The flip side: if you’re French working with Americans or Brits, recognise that your normal level of challenge can feel aggressive to them. You might need to add more preamble, more acknowledgment of what’s good before you dive into what’s wrong. Not because they’re fragile, but because they interpret directness differently.
What We Can Learn
The French business communication style isn’t better or worse than other cultural approaches. It’s just different. But understanding where it comes from, why it works the way it does, and what purpose it serves makes it less confusing and potentially more useful.
Because sometimes, the best way to show you respect someone’s ideas is to fight them properly. Not with personal attacks or power plays, but with logic, evidence, and the kind of rigorous questioning that makes ideas better.
The American exec who thought his team hated his proposal? He eventually learned to see those forty-minute interrogations as a compliment. His ideas mattered enough to deserve serious scrutiny. And when his proposals survived that scrutiny, he knew they were actually good, not just politely accepted.

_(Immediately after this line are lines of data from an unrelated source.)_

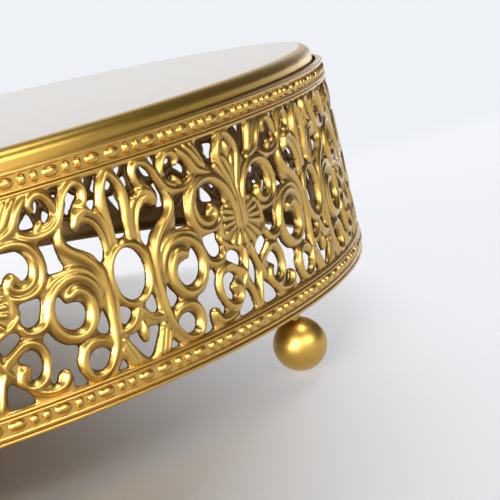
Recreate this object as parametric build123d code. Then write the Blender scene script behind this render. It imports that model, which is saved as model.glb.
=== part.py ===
from build123d import *
from math import cos, radians, sin
import os

# Round cake stand: a flat top with a rolled rim, carried by a hoop of pierced,
# stamped banding on three ball feet. Millimetres, +Z up, origin on the table
# under the centre.

# ---- Overall ---------------------------------------------------------------
band_radius = 150.0        # crest of the banding's ridges
band_height = 52.6         # width of the stamped strip, standing on edge
plate_rise = 4.2           # cake surface above the top edge of the banding

# ---- Stamped banding ---------------------------------------------------------
sheet = 1.0                # thickness of the strip
relief = 0.8               # height of the ridges above the strip's face
ridge_width = 1.3
repeats = 13               # full repeats of the ornament round the hoop
lower_border = 5.2         # plain and beaded strip under the openwork
upper_border = 5.4         # the same above it
ridge_inset = 0.65         # first ridge's crest from each border's openwork edge
top_ridge_inset = 0.7      # top ridge's crest below the upper edge
first_repeat_deg = 23.5    # an oval's axis, measured from -Y towards +X

# ---- Top disc and rolled rim -----------------------------------------------------
top_wall = 1.0             # thickness of the disc and of the rim
rim_gap = 0.9              # open ring between the rim's skirt and the banding
shoulder = 2.8             # outside radius between the top and the skirt
skirt_height = 9.6
lip_thickness = 0.8        # outward lip at the skirt's foot, seated in the banding
seat_clear = 0.05
seam_width = 0.3           # open butt joint where the rim's ends meet
seam_deg = 57.5            # measured from -Y towards +X

# ---- Base ring, feet and studs -------------------------------------------------
ring_thickness = 0.8
ring_width = 10.0
ring_proud = 0.35          # the ring's edge beyond the strip's face
foot_diameter = 13.0
foot_gap = 1.1             # bare stud between a ball and the ring
foot_count = 3
first_foot_deg = 43.2      # measured from -Y towards +X
foot_inset = 1.6           # stud's centre inside the back of the banding
stud_diameter = 3.0
stud_depth = 6.0           # how far a stud enters its ball
stud_clear = 0.05          # radial, before it is brazed

# ---- Levels and radii that follow ----------------------------------------------
face_radius = band_radius - relief
back_radius = face_radius - sheet
ring_bottom = foot_diameter + foot_gap
band_bottom = ring_bottom + ring_thickness
band_top = band_bottom + band_height
open_bottom = band_bottom + lower_border
open_top = band_top - upper_border
plate_top = band_top + plate_rise
skirt_bottom = plate_top - skirt_height
skirt_radius = back_radius - rim_gap
disc_radius = skirt_radius - shoulder
foot_circle = back_radius - foot_inset
half_angle = 180.0 / repeats                    # from an oval's axis to a shell's
half_arc = face_radius * radians(half_angle)

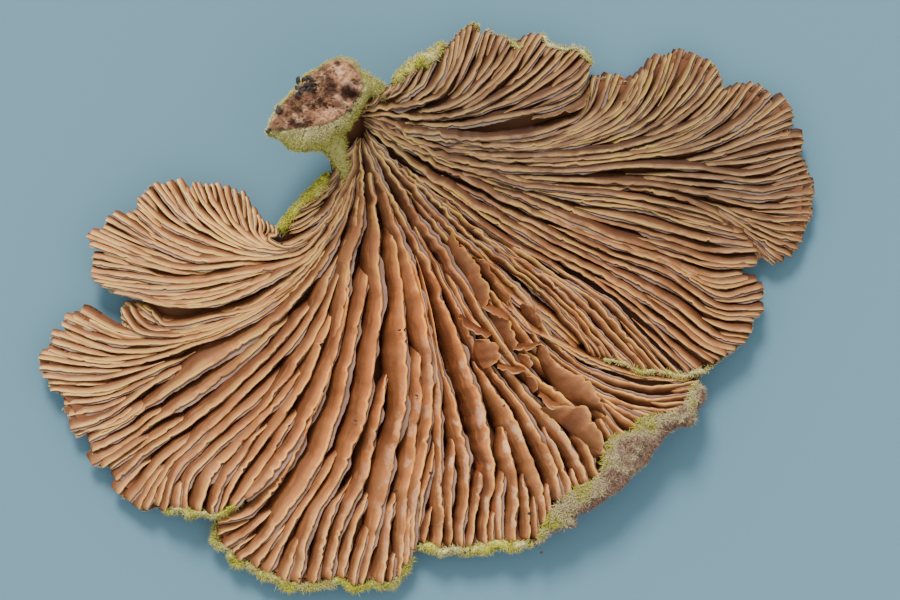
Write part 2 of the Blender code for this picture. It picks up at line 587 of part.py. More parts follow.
def add_rim(relief, rng):
    """The thick woolly edge rolled up along the lower right."""
    foot = []
    for x, y in RIM_FOOT:
        foot.append((x, y, back_height(x, y) + BODY(x, y) - 0.25))
    relief.line(foot)
    crest = []
    for k, (x, y) in enumerate(curve(RIM_CREST, 21)):
        lump = RIM_LUMP * (rng.random() - 0.5) * 2.0
        ends = smooth(0.0, 3.0, k) * smooth(20.0, 15.0, k)
        crest.append((x, y, back_height(x, y) + BODY(x, y) + 0.42 * ends + lump))
    relief.line(crest)


def add_stub(relief):
    """The torn stub with its lumpy face turned up, and the neck that joins it to the hub."""
    face = [(x, y, torn_height(x, y)) for x, y in TORN_EDGE]
    relief.line(face, closed=True)
    for x, y, lump in TORN_LUMPS:
        relief.add(x, y, torn_height(x, y) + lump)
    relief.line([(x, y, 4.6 - 0.045 * (k * 12)) for k, (x, y) in enumerate(NECK_RIDGE)])
    relief.line([(x, y, back_height(x, y) + 1.0) for x, y in NECK_GAP])
    for k in range(9):
        angle = math.radians(HUB_FIRST_DEG + (HUB_LAST_DEG - HUB_FIRST_DEG) * k / 8)
        x = HUB[0] + HUB_RADII[0] * math.cos(angle)
        y = HUB[1] - HUB_RADII[1] * math.sin(angle)
        relief.add(x, y, back_height(x, y) + BODY(x, y) + 0.1 * (k % 2))


def torn_height(x, y):
    """The torn face is nearly level and a little higher on its far side."""
    return 5.65 + 0.004 * (315.0 - x) + 0.003 * (105.0 - y)


def edge_heights(x, y):
    """Lower and upper height of the wall at the outline."""
    low = back_height(x, y) + 0.12
    body = BODY(x, y)
    if x < 372.0 and y < 165.0:
        return low, low + max(0.5, body * 0.55)
    return low, low + max(0.3, body * 0.72 - 0.12)


def stretch(relief, fallback):
    """A skin over the points that keeps the lines as edges and stays inside the outline."""
    flat = [Vector((x, -y)) for x, y in relief.points]
    found = delaunay_2d_cdt(flat, relief.lines, [], 0, 1e-5, True)
    verts, faces, sources = found[0], found[2], found[3]
    skin = []
    ring = {}
    for new, (place, source) in enumerate(zip(verts, sources)):
        x, y = place.x, -place.y
        z = relief.heights[source[0]] if source else fallback(x, y)
        skin.append((x, y, z))
        for old in source:
            if old < len(relief.outline):
                ring[old] = new
    kept = []
    for face in faces:
        x = sum(skin[v][0] for v in face) / 3.0
        y = sum(skin[v][1] for v in face) / 3.0
        if inside(relief.outline, x, y):
            kept.append(face)
    return skin, kept, ring


def upper_skin(outline, lobes, rng):
    relief = Relief(outline, 1)
    for lobe in lobes:
        add_gills(relief, lobe)
    add_steps(relief)
    add_wedges(relief)
    add_rim(relief, rng)
    add_stub(relief)

    def fallback(x, y):
        return back_height(x, y) + BODY(x, y) * 0.8

    return stretch(relief, fallback)


def lower_skin(outline, lobes):
    """The back: flat where it lies on the table, shallow furrows fanning out round that."""
    relief = Relief(outline, 0)
    patch = []
    for k in range(PATCH_CORNERS):
        angle = 2.0 * math.pi * k / PATCH_CORNERS
        x = PATCH_CENTRE[0] + PATCH_RADII[0] * math.cos(angle)
        y = PATCH_CENTRE[1] + PATCH_RADII[1] * math.sin(angle)
        patch.append((x, y, 0.0))
    relief.line(patch, closed=True)
    relief.add(*PATCH_CENTRE, 0.0)
    for lobe in lobes:
        for i in range(0, lobe.last + 1, 2):
            furrow = 0.09 if (i // 2) % 2 else 0.0
            for k in range(5, 20, 2):
                x, y = lobe.place(min(i, lobe.last), k / 20.0)
                far = ((x - PATCH_CENTRE[0]) / PATCH_RADII[0]) ** 2
                far += ((y - PATCH_CENTRE[1]) / PATCH_RADII[1]) ** 2
                near = [p for p in relief.points if math.dist(p, (x, y)) < 13.0]
                if far > 1.15 and not near:
                    relief.add(x, y, back_height(x, y) + 0.02 + furrow)
    for x, y in [(315, 110), (298, 125), (335, 90), (300, 140), (330, 140), (350, 105)]:
        relief.add(x, y, back_height(x, y))
    return stretch(relief, back_height)


def world(spot):
    x, y, z = spot
    across = (x - (PIXEL_LEFT + PIXEL_RIGHT) / 2.0) * PIXEL_MM
    up = ((PIXEL_TOP + PIXEL_BOTTOM) / 2.0 - y) * PIXEL_MM
    return (across / 1000.0, up / 1000.0, z / 1000.0)


def joined(outline, upper, lower):
    """One closed mesh from the two skins and the wall between their outlines."""
    top_points, top_faces, top_ring = upper
    low_points, low_faces, low_ring = lower
    verts = [world(p) for p in top_points] + [world(p) for p in low_points]
    shift = len(top_points)
    faces = [upward(verts, face, True) for face in top_faces]
    faces += [upward(verts, [v + shift for v in face], False) for face in low_faces]
    count = len(outline)
    for k in range(count):
        a, b = top_ring[k], top_ring[(k + 1) % count]
        c, d = low_ring[k] + shift, low_ring[(k + 1) % count] + shift
        faces.append([a, b, d])
        faces.append([a, d, c])
    return verts, faces


def upward(verts, face, up):
    a, b, c = (verts[v] for v in face[:3])
    turn = (b[0] - a[0]) * (c[1] - a[1]) - (b[1] - a[1]) * (c[0] - a[0])
    return list(face) if (turn > 0) == up else list(reversed(face))


def flesh_material():
    material = bpy.data.materials.new("fungus_flesh")
    material.use_nodes = True
    shader = material.node_tree.nodes["Principled BSDF"]
    shader.inputs["Base Color"].default_value = (0.42, 0.20, 0.09, 1.0)
    shader.inputs["Roughness"].default_value = 0.75
    shader.inputs["Metallic"].default_value = 0.0
    return material


def clear_scene():
    for thing in list(bpy.data.objects):
        bpy.data.objects.remove(thing)


def main():
    clear_scene()
    rng = random.Random(7)
    lobes = make_lobes()
    outline = cap_outline()
    verts, faces = joined(outline, upper_skin(outline, lobes, rng), lower_skin(outline, lobes))
    mesh = bpy.data.meshes.new("fruit_body")
    mesh.from_pydata(verts, [], faces)
    mesh.update()
    body = bpy.data.objects.new("fruit_body", mesh)
    bpy.context.scene.collection.objects.link(body)
    mesh.materials.append(flesh_material())
    print("triangles", len(mesh.polygons))


main()
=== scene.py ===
"""Split gill fungus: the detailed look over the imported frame.

The fan-shaped cap lies on its felted back with its gills up. The flesh of each lobe is a thin
closed sheet, every gill is a folded plate with a split free edge standing on it, and the felt,
the woolly rim, the algae tufts and the torn stub are small closed forms in mesh code.

Places in the plan are read off the picture in its pixels (x to the right, y down); the CAD box
gives their real size. Heights are in millimetres above the table.
"""

import math

import bpy
import numpy as np
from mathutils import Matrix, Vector, geometry, noise

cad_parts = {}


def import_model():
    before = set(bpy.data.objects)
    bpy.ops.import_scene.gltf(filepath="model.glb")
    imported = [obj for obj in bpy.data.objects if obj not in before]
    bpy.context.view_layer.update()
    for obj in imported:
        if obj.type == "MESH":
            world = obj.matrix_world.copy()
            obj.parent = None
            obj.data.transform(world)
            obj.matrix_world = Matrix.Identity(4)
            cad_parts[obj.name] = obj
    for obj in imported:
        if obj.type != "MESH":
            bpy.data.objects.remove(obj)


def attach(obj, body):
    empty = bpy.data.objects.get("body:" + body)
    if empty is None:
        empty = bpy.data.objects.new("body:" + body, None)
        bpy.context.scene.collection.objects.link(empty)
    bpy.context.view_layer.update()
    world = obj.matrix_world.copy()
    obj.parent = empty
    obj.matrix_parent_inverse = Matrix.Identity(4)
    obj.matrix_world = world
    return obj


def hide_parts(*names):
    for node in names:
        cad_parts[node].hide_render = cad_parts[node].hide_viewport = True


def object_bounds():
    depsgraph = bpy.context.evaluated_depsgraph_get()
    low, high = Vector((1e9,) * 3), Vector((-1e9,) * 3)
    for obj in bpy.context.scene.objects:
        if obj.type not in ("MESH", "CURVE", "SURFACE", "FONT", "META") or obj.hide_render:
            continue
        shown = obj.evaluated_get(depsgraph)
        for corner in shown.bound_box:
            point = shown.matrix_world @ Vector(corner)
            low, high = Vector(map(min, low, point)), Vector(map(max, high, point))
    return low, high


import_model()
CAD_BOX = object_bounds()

PIXEL_LEFT = 38.0
PIXEL_RIGHT = 815.0
PIXEL_TOP = 21.0
PIXEL_BOTTOM = 592.0
PICTURE_CENTRE = (450.0, 300.0)
PICTURE_WIDTH = 900.0
CAP_WIDTH_MM = (CAD_BOX[1][0] - CAD_BOX[0][0]) * 1000.0
PIXEL_MM = CAP_WIDTH_MM / (PIXEL_RIGHT - PIXEL_LEFT)

HUB = (360.0, 127.0)
HUB_RADII = (4.0, 13.0)
HUB_FIRST_DEG = 86.0
HUB_LAST_DEG = -124.0

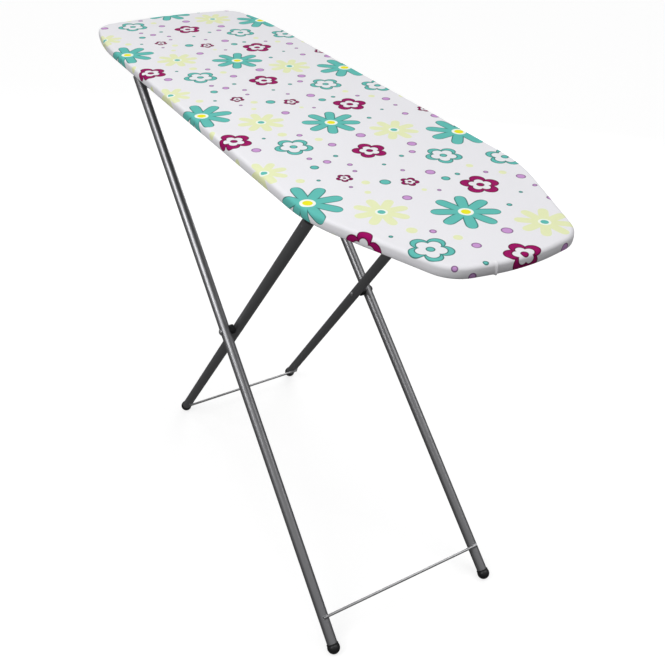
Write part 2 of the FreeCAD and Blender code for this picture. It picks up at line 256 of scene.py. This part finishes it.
def flat_fill(ring, step):
    """Even triangles inside a ring, as (points, faces); the ring's points come first."""
    low_x, high_x = min(p.x for p in ring), max(p.x for p in ring)
    low_y, high_y = min(p.y for p in ring), max(p.y for p in ring)
    guard = [point - out * (step * RIM_CLEARANCE) for point, out in zip(ring, OUTWARDS)]
    row_step = step * math.sqrt(3) / 2
    inner = []
    for row in range(1, int((high_y - low_y) / row_step) + 1):
        y = low_y + row * row_step
        crossings = sorted(
            a.x + (b.x - a.x) * (y - a.y) / (b.y - a.y)
            for a, b in zip(guard, guard[1:] + guard[:1])
            if (a.y > y) != (b.y > y)
        )
        if len(crossings) == 2:
            shift = step / 2 if row % 2 else 0.0
            x = low_x + shift
            while x < high_x:
                if crossings[0] < x < crossings[1]:
                    inner.append(Vector((x, y)))
                x += step
    points, _, faces, _, _, _ = delaunay_2d_cdt(ring + inner, [], [list(range(len(ring)))], 1, 1e-7)
    return points, faces


def join_rings(faces, before, here):
    """Adds the faces between two rings of points."""
    for index in range(len(before)):
        after = (index + 1) % len(before)
        faces.append((before[index], here[index], here[after], before[after]))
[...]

That’s the gift of French debate culture when it works: you can trust the feedback. If someone says your idea is solid, it’s because they’ve actually tested it, not because they’re being nice.
And in a world where so many meetings are performance theatre, where people agree to your face and undermine you later, there’s something refreshing about a culture that puts all its criticism on the table.
Even if it takes forty minutes and three espressos to get through it.